▶ [Data to use]:
§

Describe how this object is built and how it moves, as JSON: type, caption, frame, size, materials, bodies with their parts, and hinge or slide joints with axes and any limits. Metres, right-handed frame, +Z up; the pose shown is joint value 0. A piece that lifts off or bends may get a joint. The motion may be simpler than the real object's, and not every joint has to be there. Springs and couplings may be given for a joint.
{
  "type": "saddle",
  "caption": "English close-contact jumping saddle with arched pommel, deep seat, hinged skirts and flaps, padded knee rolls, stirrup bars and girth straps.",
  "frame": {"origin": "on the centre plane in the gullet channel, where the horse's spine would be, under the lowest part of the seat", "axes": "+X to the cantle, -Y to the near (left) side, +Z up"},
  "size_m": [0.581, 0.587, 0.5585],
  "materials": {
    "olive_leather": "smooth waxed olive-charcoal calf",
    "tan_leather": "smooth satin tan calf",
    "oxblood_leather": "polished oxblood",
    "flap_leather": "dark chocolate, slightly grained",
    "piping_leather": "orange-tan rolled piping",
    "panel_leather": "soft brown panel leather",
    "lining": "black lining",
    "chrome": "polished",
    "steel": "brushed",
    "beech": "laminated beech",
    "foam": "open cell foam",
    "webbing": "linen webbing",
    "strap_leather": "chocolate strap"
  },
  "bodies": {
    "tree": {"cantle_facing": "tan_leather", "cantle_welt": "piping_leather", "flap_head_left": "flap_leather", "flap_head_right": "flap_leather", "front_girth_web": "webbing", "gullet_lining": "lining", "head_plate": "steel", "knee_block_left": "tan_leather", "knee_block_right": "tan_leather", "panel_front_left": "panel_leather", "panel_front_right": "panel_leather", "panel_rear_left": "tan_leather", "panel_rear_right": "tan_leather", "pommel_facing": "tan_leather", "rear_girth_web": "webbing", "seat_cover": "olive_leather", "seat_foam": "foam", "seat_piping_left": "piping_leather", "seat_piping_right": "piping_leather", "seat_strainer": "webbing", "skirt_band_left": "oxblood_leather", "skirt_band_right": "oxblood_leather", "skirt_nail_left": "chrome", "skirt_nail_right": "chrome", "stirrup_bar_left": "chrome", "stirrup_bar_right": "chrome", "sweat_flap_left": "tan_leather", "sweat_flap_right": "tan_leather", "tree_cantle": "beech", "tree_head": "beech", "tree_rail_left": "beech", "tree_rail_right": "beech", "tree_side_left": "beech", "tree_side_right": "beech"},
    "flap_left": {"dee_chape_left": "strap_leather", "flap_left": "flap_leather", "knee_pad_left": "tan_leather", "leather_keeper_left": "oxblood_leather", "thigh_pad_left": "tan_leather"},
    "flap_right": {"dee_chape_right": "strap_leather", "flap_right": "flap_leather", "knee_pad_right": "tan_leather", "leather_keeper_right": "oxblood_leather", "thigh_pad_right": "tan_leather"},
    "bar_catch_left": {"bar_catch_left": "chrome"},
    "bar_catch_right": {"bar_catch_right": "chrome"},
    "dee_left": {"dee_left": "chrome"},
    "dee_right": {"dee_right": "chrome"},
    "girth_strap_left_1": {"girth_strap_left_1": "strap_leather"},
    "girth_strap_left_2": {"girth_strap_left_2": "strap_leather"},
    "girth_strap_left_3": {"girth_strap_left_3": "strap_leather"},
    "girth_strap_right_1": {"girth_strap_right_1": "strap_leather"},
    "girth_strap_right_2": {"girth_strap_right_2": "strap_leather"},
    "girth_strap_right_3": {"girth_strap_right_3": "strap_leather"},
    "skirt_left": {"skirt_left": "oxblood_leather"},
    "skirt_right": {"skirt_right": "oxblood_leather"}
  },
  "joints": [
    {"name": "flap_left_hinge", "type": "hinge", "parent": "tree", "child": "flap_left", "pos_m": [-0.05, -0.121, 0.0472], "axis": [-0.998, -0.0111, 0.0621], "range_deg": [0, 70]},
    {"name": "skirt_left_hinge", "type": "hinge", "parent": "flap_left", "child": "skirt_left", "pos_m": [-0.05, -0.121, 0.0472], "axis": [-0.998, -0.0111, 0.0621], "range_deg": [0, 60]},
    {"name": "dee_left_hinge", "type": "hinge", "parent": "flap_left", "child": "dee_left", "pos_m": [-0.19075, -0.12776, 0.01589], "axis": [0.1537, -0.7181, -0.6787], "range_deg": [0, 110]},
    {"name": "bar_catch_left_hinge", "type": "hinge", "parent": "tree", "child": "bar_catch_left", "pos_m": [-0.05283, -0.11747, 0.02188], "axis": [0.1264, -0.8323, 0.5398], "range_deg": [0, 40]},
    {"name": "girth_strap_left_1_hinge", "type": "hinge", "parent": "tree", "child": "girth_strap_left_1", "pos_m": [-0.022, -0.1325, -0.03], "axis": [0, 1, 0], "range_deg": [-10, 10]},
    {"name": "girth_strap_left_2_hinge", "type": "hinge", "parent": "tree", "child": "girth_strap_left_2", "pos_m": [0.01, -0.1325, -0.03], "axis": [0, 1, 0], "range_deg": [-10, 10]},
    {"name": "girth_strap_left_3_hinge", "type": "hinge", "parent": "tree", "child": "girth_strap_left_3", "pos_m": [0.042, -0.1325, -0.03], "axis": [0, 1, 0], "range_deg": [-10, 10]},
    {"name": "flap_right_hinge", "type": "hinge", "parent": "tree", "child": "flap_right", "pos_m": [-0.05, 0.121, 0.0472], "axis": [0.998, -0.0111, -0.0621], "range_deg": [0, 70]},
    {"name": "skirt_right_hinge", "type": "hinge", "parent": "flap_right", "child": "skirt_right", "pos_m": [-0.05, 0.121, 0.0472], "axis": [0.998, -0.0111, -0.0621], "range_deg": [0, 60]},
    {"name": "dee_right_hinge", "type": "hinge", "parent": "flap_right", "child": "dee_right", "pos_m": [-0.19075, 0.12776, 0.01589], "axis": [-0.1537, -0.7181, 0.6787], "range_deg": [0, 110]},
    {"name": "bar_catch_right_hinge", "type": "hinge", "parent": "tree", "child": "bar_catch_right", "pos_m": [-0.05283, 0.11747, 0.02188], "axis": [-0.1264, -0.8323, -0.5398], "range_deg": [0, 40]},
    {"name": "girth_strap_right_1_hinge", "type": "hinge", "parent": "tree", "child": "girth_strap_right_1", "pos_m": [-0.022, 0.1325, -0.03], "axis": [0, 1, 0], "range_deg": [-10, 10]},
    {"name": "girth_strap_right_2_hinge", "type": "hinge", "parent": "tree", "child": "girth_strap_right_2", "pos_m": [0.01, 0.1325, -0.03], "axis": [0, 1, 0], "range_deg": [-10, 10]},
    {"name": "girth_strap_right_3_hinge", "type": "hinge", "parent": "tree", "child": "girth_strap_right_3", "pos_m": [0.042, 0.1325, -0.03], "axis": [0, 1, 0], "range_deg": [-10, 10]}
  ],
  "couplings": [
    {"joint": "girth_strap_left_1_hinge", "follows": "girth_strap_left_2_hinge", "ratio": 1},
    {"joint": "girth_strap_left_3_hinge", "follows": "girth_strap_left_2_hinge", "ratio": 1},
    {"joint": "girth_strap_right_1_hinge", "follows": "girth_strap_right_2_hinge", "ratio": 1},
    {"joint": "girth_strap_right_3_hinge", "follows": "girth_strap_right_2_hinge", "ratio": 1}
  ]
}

§

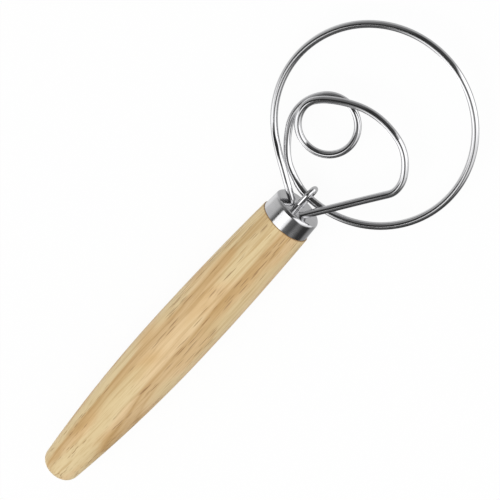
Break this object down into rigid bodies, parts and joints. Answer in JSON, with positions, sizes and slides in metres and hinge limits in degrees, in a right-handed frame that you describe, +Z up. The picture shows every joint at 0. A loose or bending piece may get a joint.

§

▶ [Request]:
Choose all lines containing the string "handed" and copy them out.

▶ [Expected answer]:
Describe how this object is built and how it moves, as JSON: type, caption, frame, size, materials, bodies with their parts, and hinge or slide joints with axes and any limits. Metres, right-handed frame, +Z up; the pose shown is joint value 0. A piece that lifts off or bends may get a joint. The motion may be simpler than the real object's, and not every joint has to be there. Springs and couplings may be given for a joint.
Break this object down into rigid bodies, parts and joints. Answer in JSON, with positions, sizes and slides in metres and hinge limits in degrees, in a right-handed frame that you describe, +Z up. The picture shows every joint at 0. A loose or bending piece may get a joint.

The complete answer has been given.